O Estado de São Paulo, n.46208, 22/04/2020. Política, p.A4

 

Supremo abre inquérito sobre ato antidemocrático

Rafael Moraes Moura

22/04/2020

 

 

Apuração mira organizadores e financiadores dos protestos que ocorreram domingo com a participação de Bolsonaro; Moraes deve compartilhar provas com ação das fake news

Sorteio. Alexandre de Moraes é relator das investigações sobre fake news e manifestações

O ministro Alexandre de Moraes, do Supremo Tribunal Federal (STF), atendeu ao pedido do procurador-geral da República, Augusto Aras, e decidiu abrir um inquérito para apurar “fatos em tese delituosos” envolvendo a organização de atos antidemocráticos. No domingo, o presidente Jair Bolsonaro participou de protesto em Brasília marcado por faixas e palavras de ordem contra o Congresso e o STF e a favor de “uma intervenção militar”. Bolsonaro, no entanto, não é alvo do inquérito sigiloso, que investiga a autoria e o financiamento das manifestações.

Segundo o Estado apurou, Aras mencionou indícios de que a organização dos atos em todo o País contou com a atuação de dois deputados federais, que entraram agora na mira do inquérito – os nomes não foram divulgados. O envolvimento de parlamentares com prerrogativa de foro foi um argumento usado para acionar o STF.

Para Moraes, é imprescindível a verificação da existência de grupos e esquemas de financiamento de manifestações “contra a democracia e a divulgação em massa de mensagens atentatórias ao regime republicano, bem como as suas formas de gerenciamento, liderança, organização e propagação que visam lesar ou expor a perigo de lesão os direitos fundamentais, a independência dos poderes instituídos e o Estado Democrático de Direito”.

O ministro também já autorizou diligências para colher provas. Na última segunda-feira, o ministro Gilmar Mendes defendeu a quebra do sigilo telefônico e bancário de pessoas que participaram das manifestações contra a democracia.
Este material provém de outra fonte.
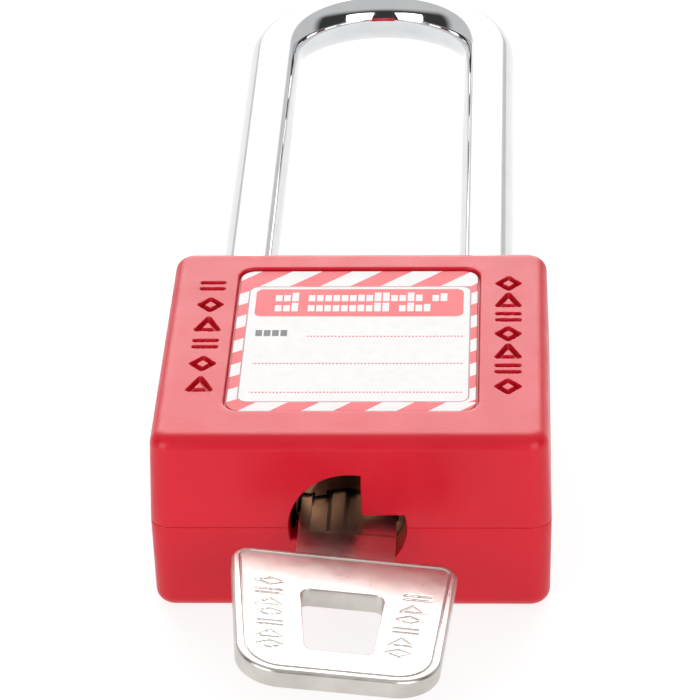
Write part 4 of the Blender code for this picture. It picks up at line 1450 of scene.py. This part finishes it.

A nova apuração deve dar fôlego ao inquérito das fake news, que também investiga ataques contra instituições democráticas e está sob a relatoria de Moraes. Aberto por determinação do presidente da Corte, Dias Toffoli, o inquérito das fake news investiga ameaças, ofensas e falsas notícias espalhadas contra integrantes do Supremo e seus familiares. De acordo com Toffoli, os ataques ao tribunal despencaram 80% após o início da apuração.

Prevista para ser concluída em junho, a investigação das fake news deverá ser prorrogada mais uma vez, segundo o Estado apurou. A ideia é que as provas colhidas nesse inquérito subsidiem a análise sobre a organização dos protestos de domingo e vice-versa. De acordo com um integrante da Corte, a investigação sobre os atos contra a democracia “já terá meio caminho andado”.

Como Moraes quer examinar o financiamento das manifestações de domingo, é provável que empresários bolsonaristas – que já está entraram no radar do inquérito das fake news – também virem alvo da nova apuração, avaliam fontes que acompanham os trabalhos.

“Vai ser bonito de se ver os patrocinadores de atos que pregam a ruptura da democracia atrás das grades. Já dou uma ideia ao MPF (Ministério Público Federal): uma ação civil pública bilionária exigindo reparação de dano moral coletivo, com pedido cautelar de indisponibilidade de bens”, escreveu o ministro do Tribunal de Contas da União (TCU) Bruno Dantas em seu perfil no Twitter.

Ao atender ao pedido da Procuradoria-Geral da República (PGR) e determinar a abertura da investigação, Moraes considerou “gravíssima” a realização de protestos com mensagens contra o Congresso Nacional e o STF. Para o ministro, a Constituição “não permite o financiamento e a propagação de ideias contrárias à ordem constitucional e ao Estado Democrático, nem tampouco a realização de manifestações visando ao rompimento do Estado de Direito”.

O pedido de Aras foi sorteado entre dez ministros do STF – Toffoli ficou de fora por não receber esse tipo de caso enquanto comanda o tribunal. O algoritmo do Supremo deixou a nova investigação com Moraes. “Como diria Maradona: a mão de Deus”, resumiu um ministro.